In the 20th century, the movies showed the majority of young America’s, native born or naturalized, what it was like to be an American; the vast diversity of our peoples and geographies; and a simplified and romanticized picture of our history. In the second half of the century the movie industry took some giant steps, and monetary risks, and began to show the full story; including our prejudices; businesses abuse of labor; labor unions abuse of its members; everyone’s abuse of the environment; our ongoing disenfranchisement along racial, ethnic and gender boundaries; and various other “not so attractive” parts of being an American. But, through it all, in the face of all our shortcomings and embarrassments, we, as a culture and a nation, are recognized as being much more and better than some of our history. We know that, and part of the way we know that, can be attributed to the American movie industry, whose feet are constantly held over the fire by middle class decisions at the box office.
The motion picture industry is a system motivated by the capitalistic pursuit of money. As flawed and self serving as that is, it is constantly critiqued, evaluated and corrected by the middle class of America: their ballot being the price of a box office ticket. Will this system continue in the near future—I think so. As long as the ticket price remains affordable to the middle class, the motion picture industry will continue their pursuit of that ticket money by producing what the public wants to see.
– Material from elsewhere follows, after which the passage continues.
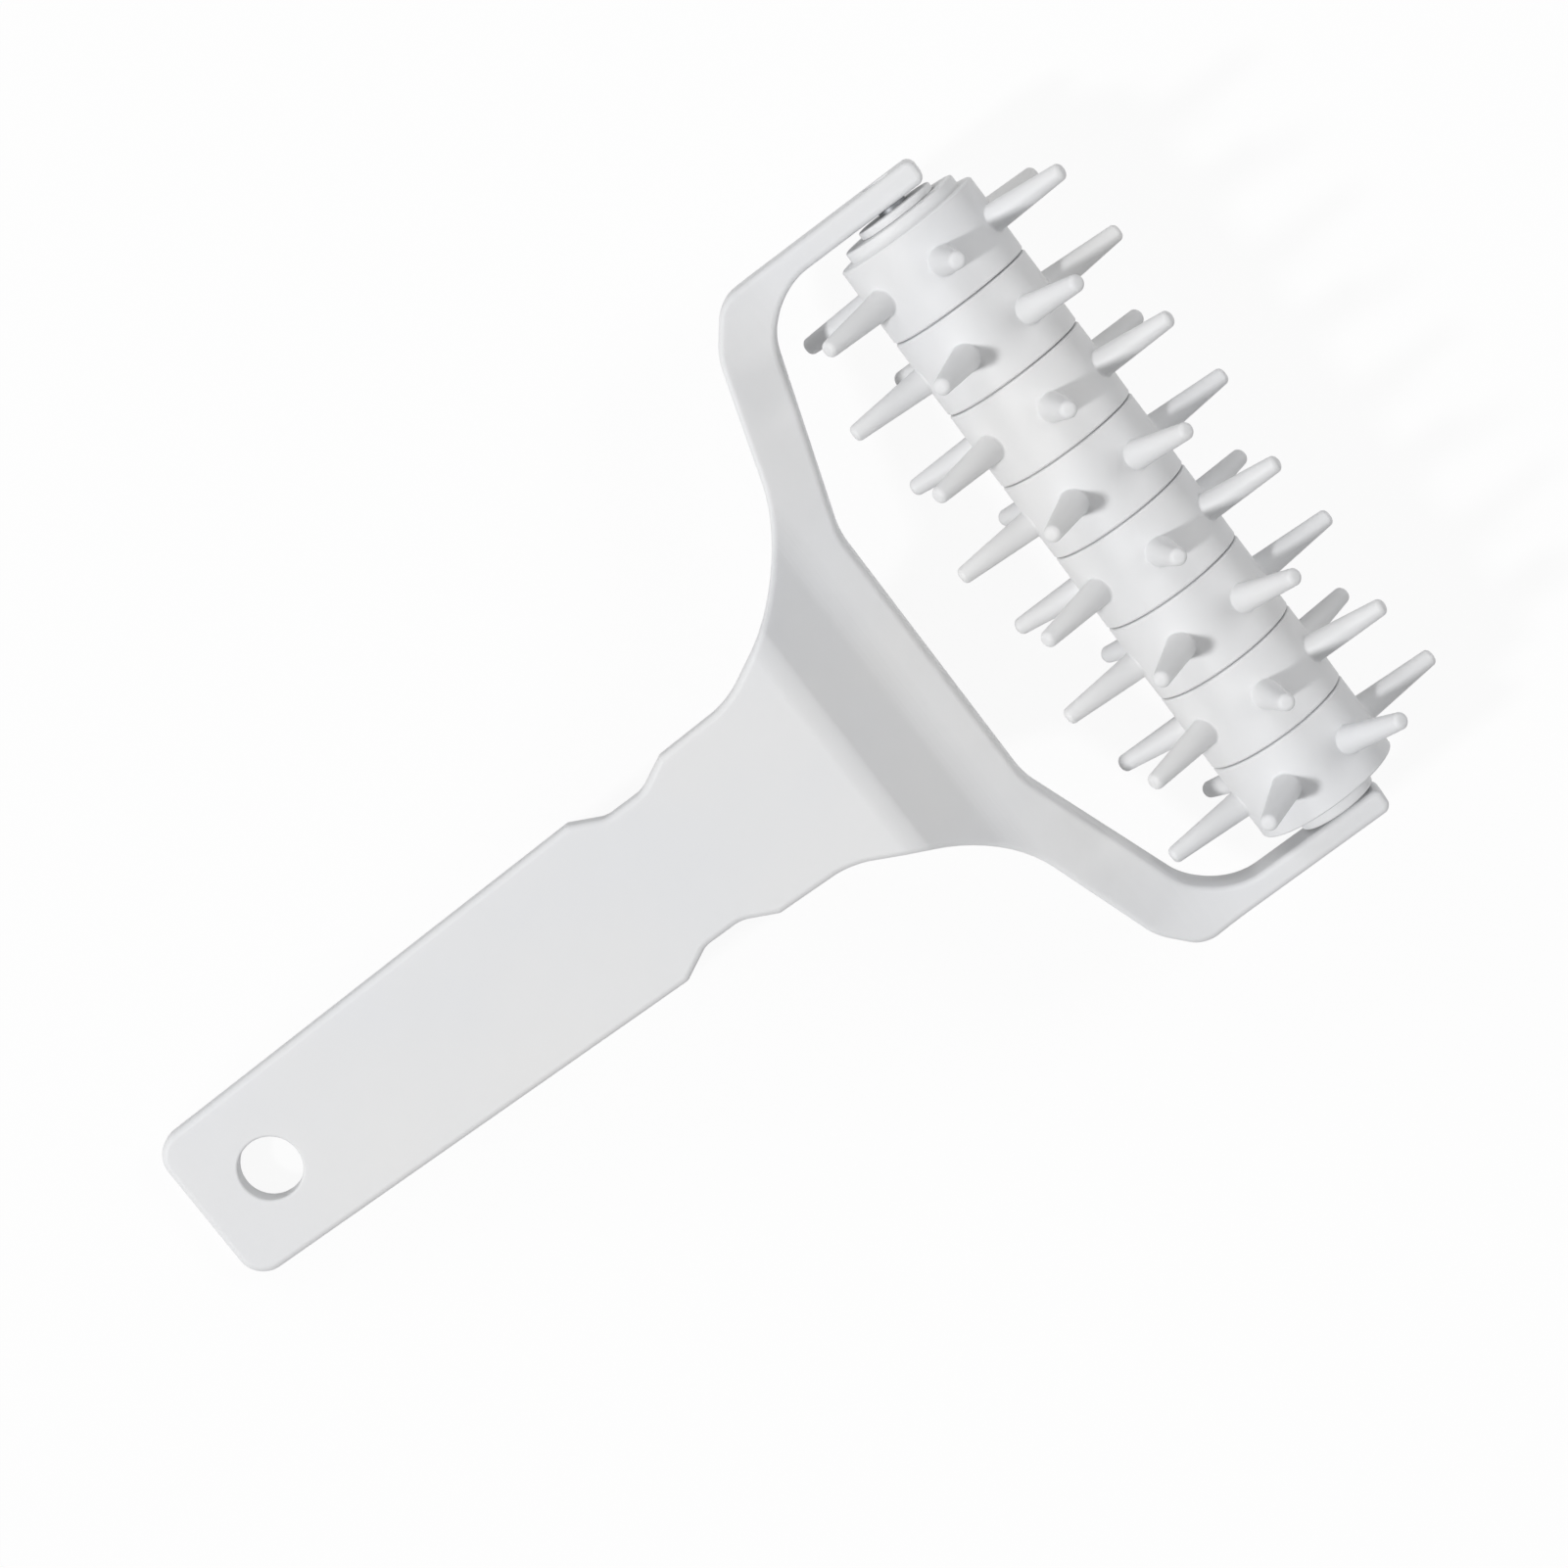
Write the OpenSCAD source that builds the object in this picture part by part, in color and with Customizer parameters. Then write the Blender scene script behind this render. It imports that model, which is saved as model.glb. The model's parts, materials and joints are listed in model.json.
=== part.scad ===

As the mediocre 3-D films that followed “Avatar” showed, you had better have a good story to expect success. Everyone loved the theme of “Avatar”: what can happen to a big business when it tries to run over and destroy a lovable and respected indigenous people and their religion. When it is through with its first run in theaters, DVD sales and rentals, and the various television options, more people will have seen “Avatar” in the standard format than the motion picture 3-D version. It’s really all about the story, and the quality of the telling. Take a look at the sales figures: you can watch the middle class voting, expressing its love for a job well done.